Мы втроем — Горбачев, Шеварднадзе и я, долго обсужда­ли эту проблему. Ясно было, что осуществление американ­ского замысла приведет к новой гонке вооружений, к сниже­нию уровня мировой безопасности, к новым и колоссальным материальным расходам в Советском Союзе, что могло за­тормозить или даже остановить задуманные преобразования. Михаил Сергеевич упорно пытался убедить Рейгана в бес­смысленности этой затеи. Оба лидера посвятили проблеме разоружения много сил и внимания. Договорились о допол­нительной встрече с глазу на глаз. Она продолжалась не ме­нее двух часов. Обе делегации ждали в коридоре. Шутили, рассказывали анекдоты... и волновались. Все понимали, что за закрытыми дверями решается проблема общечеловече­ского масштаба. Наконец Горбачев и Рейган вышли в кори­дор с натянутыми улыбками. Михаил Сергеевич, проходя ми­мо меня, шепнул: «Ничего не вышло».

На всех встречах с американскими президентами с обеих сторон присутствовали военные. Нашу сторону представлял, как правило, маршал Ахромеев. С американской в Рейкьяви­ке был Пол Нитце. У всех гражданских участников перегово­ров вызывали улыбку ситуации, когда военные подстраховы­вали лидеров государств. Как только переговоры по каким-то конкретным вопросам разоружения заходили в тупик, Гор­бачев и Рейган приглашали военных и просили их «утрясти» разногласия. Как правило, военные возвращались через 20— 30 минут и с гордым видом сообщали, что формулировки со­гласованы.

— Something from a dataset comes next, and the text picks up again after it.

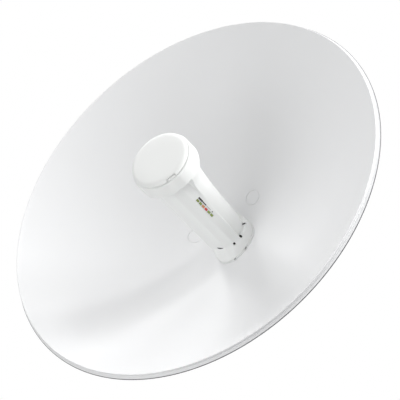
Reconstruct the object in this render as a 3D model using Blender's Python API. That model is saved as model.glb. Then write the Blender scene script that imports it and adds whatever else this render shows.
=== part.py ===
# A dish antenna for a point-to-point wireless link, in metres with +Z up.
# The dish looks along -Y. The origin is on the flat rear face of the pole bracket.
import math

import bmesh
import bpy
from mathutils import Vector

# Driving dimensions of the dish
DISH_RADIUS = 0.210
DISH_DEPTH = 0.082
SHEET = 0.0015
LIP_Y = -0.132
LIP_WIDTH = 0.0035
SKIRT_DEPTH = 0.0070
HEM = 0.0042
CENTRE_HOLE_RADIUS = 0.0215
DISH_SEGMENTS = 64
PARABOLA_STEPS = 10

# Driving dimensions of the feed, with Y places counted from the dish's lip
CAP_RADIUS = 0.0318
CAP_FRONT = -0.0673
CAP_HEIGHT = 0.0042
PARTING = 0.0008
COLLAR_RADIUS = 0.0335
COLLAR_END = -0.0461
TUBE_RADIUS = 0.0222
BASE_START = 0.0670
BASE_END = 0.0786
BASE_TOP_RADIUS = 0.0212
WAIST_RADIUS = 0.0176
RING_WIDER = 0.0008
SPIGOT_RADIUS = 0.0190
SPIGOT_END = 0.1000
FEED_TURN = math.radians(13.7)
FEED_SEGMENTS = 48
PANEL_TAPER = 0.92
CATCH_TURN = math.radians(-7.0)
CATCH_HALF = 0.0053
CATCH_FLOOR = 0.0288
CAP_EDGE = 0.0046
CAP_RISE = 0.0030

# Corners of the tube's three flats as (angle from the feed's near side, radius)
FLAT_CORNERS = [(-94.0, 0.0262), (-38.0, 0.0226), (-10.2, 0.0226), (15.6, 0.0224)]

# Corners of the tube's foot and of the ring below it as (angle, radius)
FOOT_CORNERS = [
    (-94.0, 0.0244),
    (-65.0, 0.0284),
    (-54.0, 0.0304),
    (-45.0, 0.0304),
    (-29.0, 0.0282),
    (-11.0, 0.0253),
    (1.0, 0.0238),
    (16.0, 0.0228),
]
FOOT_BACK_RADIUS = 0.0222

# The six indicator windows on the flat beside the near side
WINDOWS = 6
WINDOW_START = -0.0098
WINDOW_PITCH = 0.00545
WINDOW_LENGTH = 0.0042
WINDOW_WIDTH = 0.0022
WINDOW_ACROSS = -0.0018
WINDOW_POCKET = 0.0012

# Places of the small slots in the base ring and at the top of the foot as (angle, radius)
LATCH_PLACES = [(4.0, 0.0232), (-28.0, 0.0288), (120.0, 0.0220), (-150.0, 0.0220)]
FOOT_PLACES = [(18.0, 0.0212), (-10.2, 0.0208), (62.0, 0.0212), (150.0, 0.0212), (-150.0, 0.0212)]
SLOT_HALF = 0.0012
SLOT_DEPTH = 0.0022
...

Хочу добавить, что Рейган приехал в Рейкьявик совсем другим, чем в Женеву. Был оживлен, раскован, рассказывал анекдоты, все время улыбался. Держался более независимо от своих помощников, чем прежде. К Горбачеву демонстри­ровал дружелюбие.

Поскольку я написал, будучи еще директором ИМЭМО, книгу «От Трумэна до Рейгана», достаточно критическую, мне было особенно интересно наблюдать за этим человеком. На моих глазах он заметно менялся, эволюция была потря­сающей. На каждую новую встречу в верхах приезжал но­вый Рейган. Видно было, что он «зажегся» идеей кардиналь­ного поворота в советско-американских отношениях.